Source:  Pillsbury Holiday Appetizers & Desserts


Baked Onion Dip

If you make this dip for a party, I recommend doubling the recipe.  It is so addicting.

1 cup mayonnaise
1 cup chopped sweet onion
1 TBS freshly grated Parmesan cheese
1/4 tsp garlic salt
1 cup shredded Swiss cheese

In a bowl, combine mayonnaise, onion, Parmesan cheese and garlic salt; stir in Swiss cheese.  Spoon into a one quart baking dish.  Bake, uncovered, at 325 for 40 minutes.  Serve with crackers.

Makes 2 cups

Source:  Best of Country Appetizers



I make this biscotti every Christmas.  It is delicious dunked in a cup of coffee or tea.

4 cups flour
2 tsp baking powder
1/2 tsp salt
1/2 cup butter, softened
1 cup sugar
1 cup brown sugar
4 eggs
2 tsp almond extract
1 1/2 cups sliced almonds, toasted
Chocolate Chips, melted

In a small bowl, stir together flour, baking powder and salt; set aside. 
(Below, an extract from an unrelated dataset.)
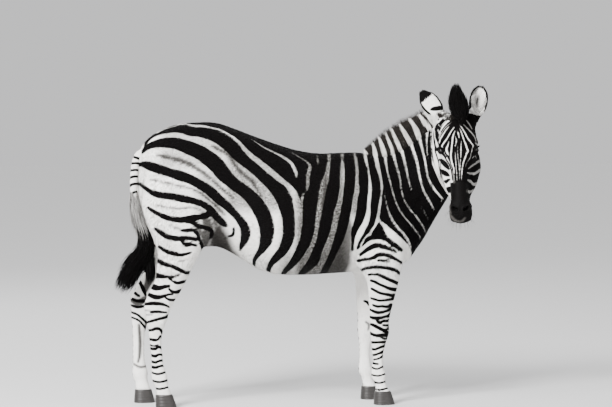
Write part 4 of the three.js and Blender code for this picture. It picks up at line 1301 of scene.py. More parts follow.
def paint_legs_and_belly(plan, normals, ink, grey):
    """Fades the stripes on the inside of the legs and under the belly."""
    _, y, z = plan.T
    inward = -np.sign(y) * normals[:, 1]
    inner = smooth_step(0.15, 0.55, inward) * smooth_step(760, 660, z)
    ink = ink - 26 * inner
    under = smooth_step(-0.6, -0.9, normals[:, 2]) * smooth_step(760, 700, z) * (z > 600)
    ink = ink - 22 * under * smooth_step(75, 20, np.abs(y))
    grey = grey * (1 - inner)
    # the inner sides of the far legs get their own stripes, and the far hind leg its painted shade
    far = (inner > 0.3) & (y > 0)
    far_ink, far_grey = draw(on_sheet(plan[far]), [], FAR_LEG_MARKS)
    ink[far] = np.maximum(ink[far], far_ink)
    grey[far] = np.maximum(grey[far], far_grey)
    return ink, grey


NECK_MARKS = [mark for mark in BODY_MARKS if mark[1].startswith(("neck", "throat"))]


# The face looks straight at the sheet. Behind its widest line the sheet is rolled back over the
# cheek, so that a stripe carries on round the side of the head. Behind the near cheek the neck's
# own stripes go on over the jaw.
def paint_head(plan):
    """Ink, greyness and bareness of the head."""
    face = to_head(plan)
    points = on_sheet(plan)
    left, out, down = face.T
    behind = np.maximum(0, -70 - out)
    points[:, 0] += np.sign(left) * behind * 0.75 * smooth_step(30, 60, np.abs(left))
    points[:, 1] += behind * 0.30 * smooth_step(30, 60, np.abs(left))
    ink, grey = draw(points, [FACE_FIELD], FACE_MARKS)
    flat = on_sheet(plan)
    beside = (inside(flat, NECK_BEHIND_FACE) > 0) & (left < 0)
    ink[beside], grey[beside] = draw(flat[beside], [NECK_FIELD], NECK_MARKS)
    bare = smooth_step(-4, 5, inside(points, MUZZLE_FIELD)) * smooth_step(300, 350, down)
    nose, up, gaze = eye_places(face).T
    ring = np.hypot((nose + 3) / 27, (up - 1) / 17)
    lids = smooth_step(1.25, 0.95, ring) * (gaze > 0)
    ink, grey = np.maximum(ink, 30 * lids - 15), grey * (1 - lids)
    bare = np.maximum(bare, lids * smooth_step(0.95, 0.75, ring))
    ink = np.where(bare > 0.4, np.maximum(ink, 8), ink)
    under = smooth_step(-196, -225, out) * smooth_step(240, 120, down)
    return ink - 18 * under * ~beside, grey, bare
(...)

In a large mixing bowl, combine butter, sugar and brown sugar.  Beat at medium speed until very well mixed (1-2 minutes).  Continue beating, adding eggs one at a time and almond extract, until smooth (1 minute).  By hand, stir in almonds.  Gently stir in flour mixture just until dough is blended.

Cover and refrigerate dough for 30 minutes.  Divide dough into quarters.  On a lightly floured surface, roll each portion into a 12" x 1 1/2" log.  Place each log on a lightly greased (or parchment lined) cookie sheet about 3" apart.  Bake at 350 for 25-30 minutes or until logs begin to crack.  Cool logs for 15-20 minutes.

Reduce oven to 300.  With a serrated knife, cut each log diagonally into 3/8" to 1/2" slices.  Lay slices, cut side down, on cookie sheet.  Bake, turning once, for 10-15 minutes or until crisp and lightly golden brown on both sides.  Place on cooling racks; cool completely.

Dip the top of each cookie into melted chocolate chips.